§ EXERCISE
Write out the listing beneath this instruction in its entirety, exactly as it reads.
>>>
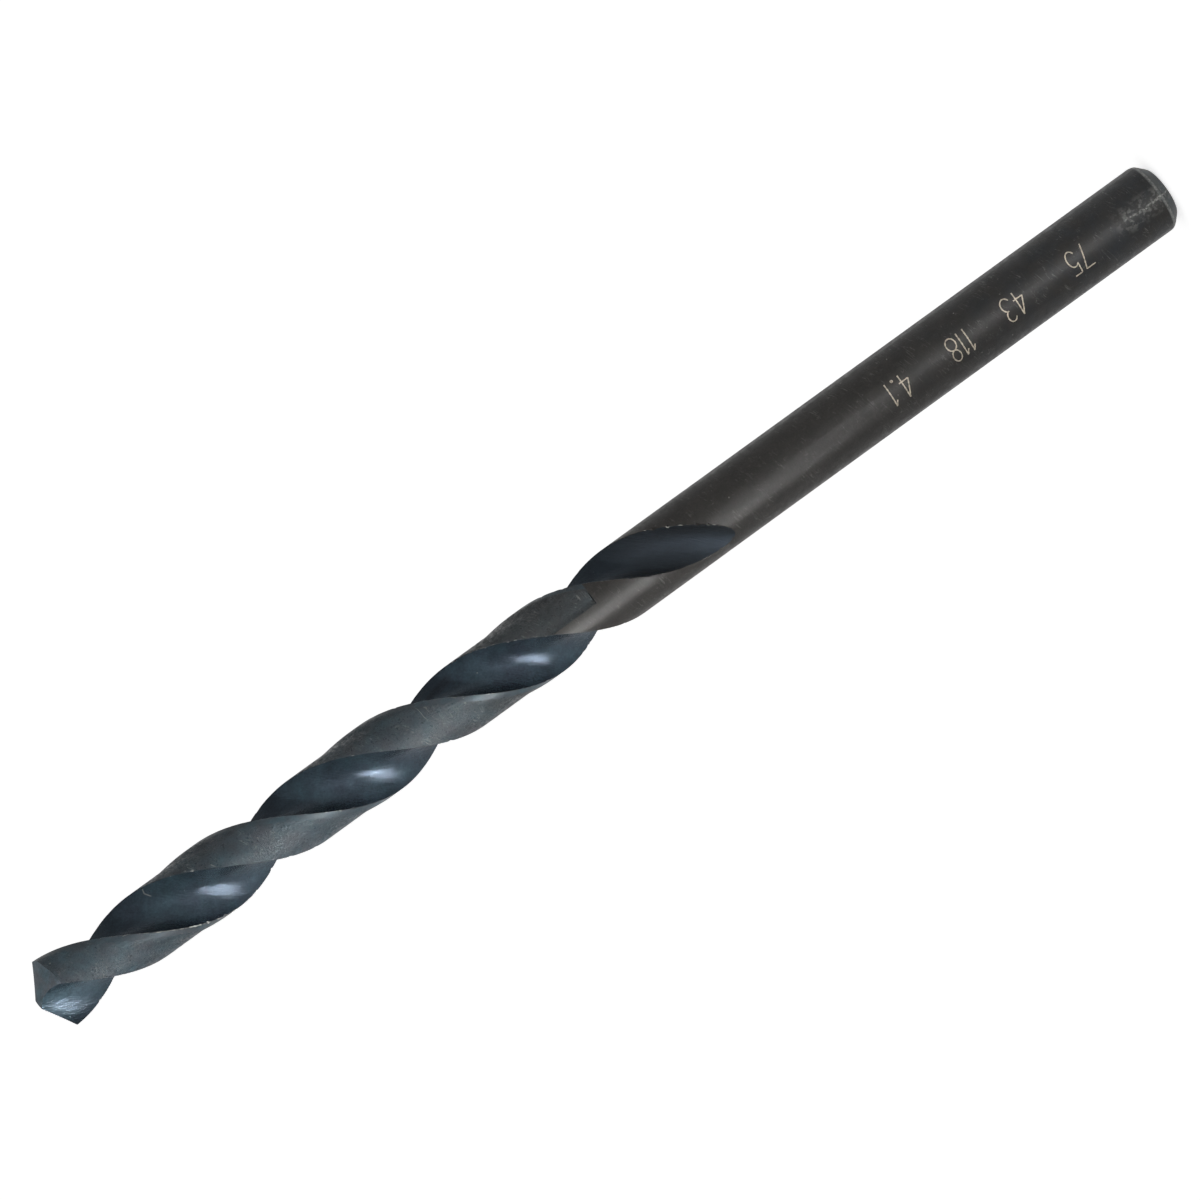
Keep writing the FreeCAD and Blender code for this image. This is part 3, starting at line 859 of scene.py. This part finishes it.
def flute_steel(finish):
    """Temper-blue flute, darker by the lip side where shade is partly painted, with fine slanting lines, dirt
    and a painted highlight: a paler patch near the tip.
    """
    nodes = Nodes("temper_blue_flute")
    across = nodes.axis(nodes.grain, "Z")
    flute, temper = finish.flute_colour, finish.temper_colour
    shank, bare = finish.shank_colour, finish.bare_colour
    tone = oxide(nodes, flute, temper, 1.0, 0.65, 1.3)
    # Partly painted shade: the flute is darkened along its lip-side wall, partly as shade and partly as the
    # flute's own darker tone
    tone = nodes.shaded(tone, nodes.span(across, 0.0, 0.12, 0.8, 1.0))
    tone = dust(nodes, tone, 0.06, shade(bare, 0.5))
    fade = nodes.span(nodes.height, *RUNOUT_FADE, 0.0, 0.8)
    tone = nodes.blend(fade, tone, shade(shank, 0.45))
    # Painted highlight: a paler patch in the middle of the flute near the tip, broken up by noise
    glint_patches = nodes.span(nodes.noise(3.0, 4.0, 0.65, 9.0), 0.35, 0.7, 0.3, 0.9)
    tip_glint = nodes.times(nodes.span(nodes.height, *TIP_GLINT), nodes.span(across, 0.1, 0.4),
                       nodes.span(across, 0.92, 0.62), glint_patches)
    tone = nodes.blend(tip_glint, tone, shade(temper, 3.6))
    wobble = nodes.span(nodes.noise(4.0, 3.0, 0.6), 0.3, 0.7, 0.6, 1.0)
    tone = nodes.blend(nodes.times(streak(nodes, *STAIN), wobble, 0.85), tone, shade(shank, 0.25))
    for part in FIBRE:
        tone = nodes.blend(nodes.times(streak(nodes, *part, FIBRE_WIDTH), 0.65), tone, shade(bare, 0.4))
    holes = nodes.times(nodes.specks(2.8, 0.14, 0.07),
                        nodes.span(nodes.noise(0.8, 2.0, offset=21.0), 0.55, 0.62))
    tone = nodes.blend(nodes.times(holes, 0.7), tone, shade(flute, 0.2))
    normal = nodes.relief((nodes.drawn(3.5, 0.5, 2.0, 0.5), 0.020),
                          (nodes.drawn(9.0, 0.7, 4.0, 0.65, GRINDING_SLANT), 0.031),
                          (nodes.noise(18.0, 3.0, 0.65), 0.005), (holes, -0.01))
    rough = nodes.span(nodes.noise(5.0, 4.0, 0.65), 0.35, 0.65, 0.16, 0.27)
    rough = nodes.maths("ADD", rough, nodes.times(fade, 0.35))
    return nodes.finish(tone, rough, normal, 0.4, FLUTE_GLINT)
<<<
§ COMPLETED TASK
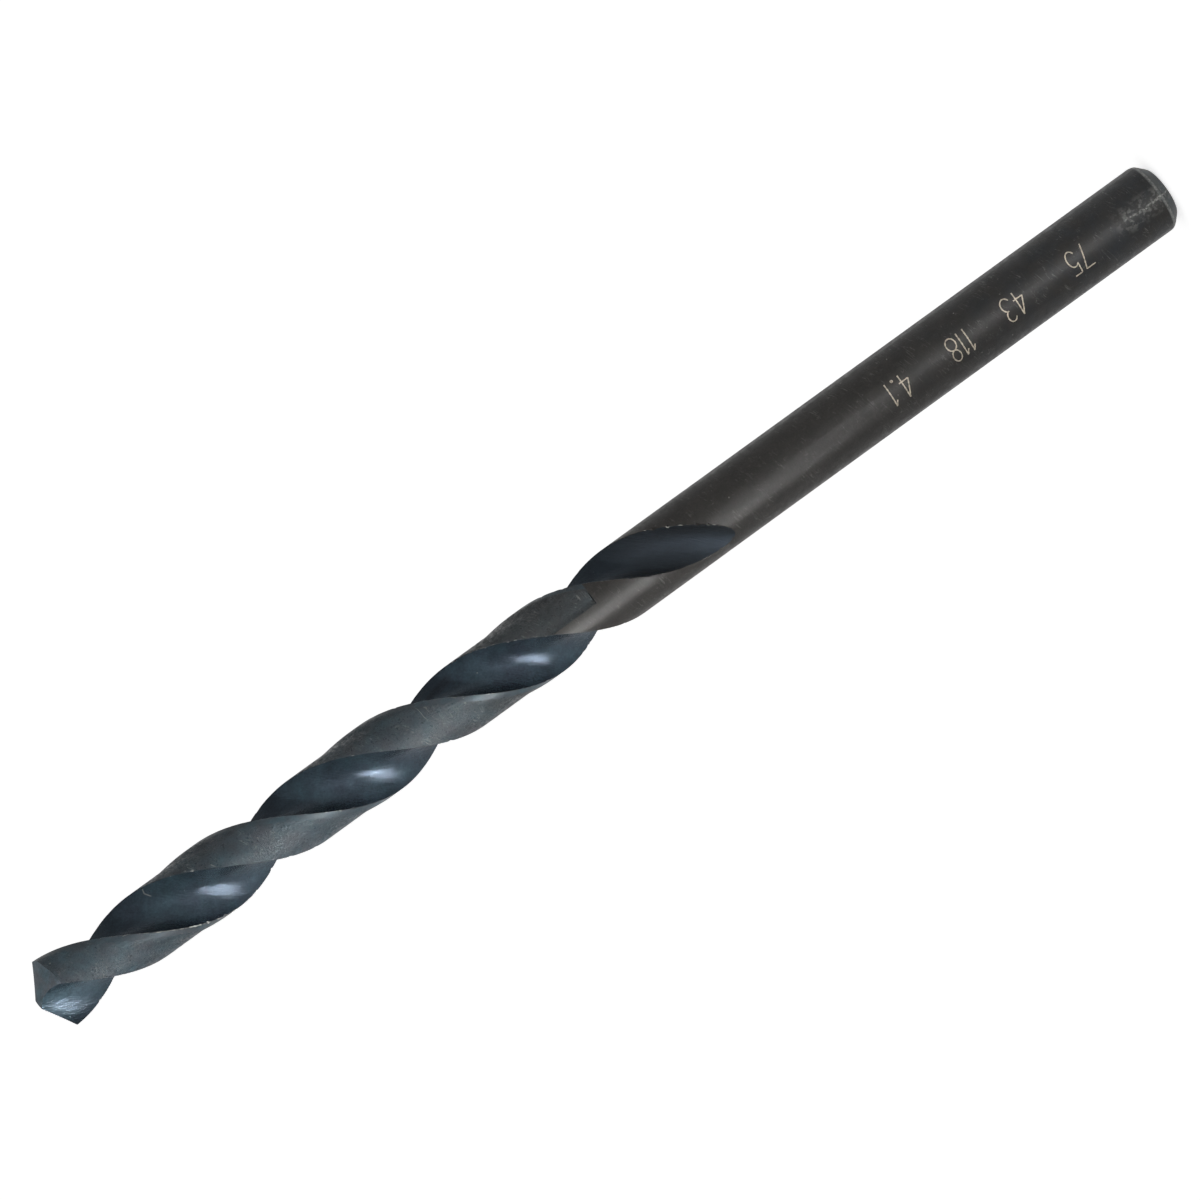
Keep writing the FreeCAD and Blender code for this image. This is part 3, starting at line 859 of scene.py. This part finishes it.
def flute_steel(finish):
    """Temper-blue flute, darker by the lip side where shade is partly painted, with fine slanting lines, dirt
    and a painted highlight: a paler patch near the tip.
    """
    nodes = Nodes("temper_blue_flute")
    across = nodes.axis(nodes.grain, "Z")
    flute, temper = finish.flute_colour, finish.temper_colour
    shank, bare = finish.shank_colour, finish.bare_colour
    tone = oxide(nodes, flute, temper, 1.0, 0.65, 1.3)
    # Partly painted shade: the flute is darkened along its lip-side wall, partly as shade and partly as the
    # flute's own darker tone
    tone = nodes.shaded(tone, nodes.span(across, 0.0, 0.12, 0.8, 1.0))
    tone = dust(nodes, tone, 0.06, shade(bare, 0.5))
    fade = nodes.span(nodes.height, *RUNOUT_FADE, 0.0, 0.8)
    tone = nodes.blend(fade, tone, shade(shank, 0.45))
    # Painted highlight: a paler patch in the middle of the flute near the tip, broken up by noise
    glint_patches = nodes.span(nodes.noise(3.0, 4.0, 0.65, 9.0), 0.35, 0.7, 0.3, 0.9)
    tip_glint = nodes.times(nodes.span(nodes.height, *TIP_GLINT), nodes.span(across, 0.1, 0.4),
                       nodes.span(across, 0.92, 0.62), glint_patches)
    tone = nodes.blend(tip_glint, tone, shade(temper, 3.6))
    wobble = nodes.span(nodes.noise(4.0, 3.0, 0.6), 0.3, 0.7, 0.6, 1.0)
    tone = nodes.blend(nodes.times(streak(nodes, *STAIN), wobble, 0.85), tone, shade(shank, 0.25))
    for part in FIBRE:
        tone = nodes.blend(nodes.times(streak(nodes, *part, FIBRE_WIDTH), 0.65), tone, shade(bare, 0.4))
    holes = nodes.times(nodes.specks(2.8, 0.14, 0.07),
                        nodes.span(nodes.noise(0.8, 2.0, offset=21.0), 0.55, 0.62))
    tone = nodes.blend(nodes.times(holes, 0.7), tone, shade(flute, 0.2))
    normal = nodes.relief((nodes.drawn(3.5, 0.5, 2.0, 0.5), 0.020),
                          (nodes.drawn(9.0, 0.7, 4.0, 0.65, GRINDING_SLANT), 0.031),
                          (nodes.noise(18.0, 3.0, 0.65), 0.005), (holes, -0.01))
    rough = nodes.span(nodes.noise(5.0, 4.0, 0.65), 0.35, 0.65, 0.16, 0.27)
    rough = nodes.maths("ADD", rough, nodes.times(fade, 0.35))
    return nodes.finish(tone, rough, normal, 0.4, FLUTE_GLINT)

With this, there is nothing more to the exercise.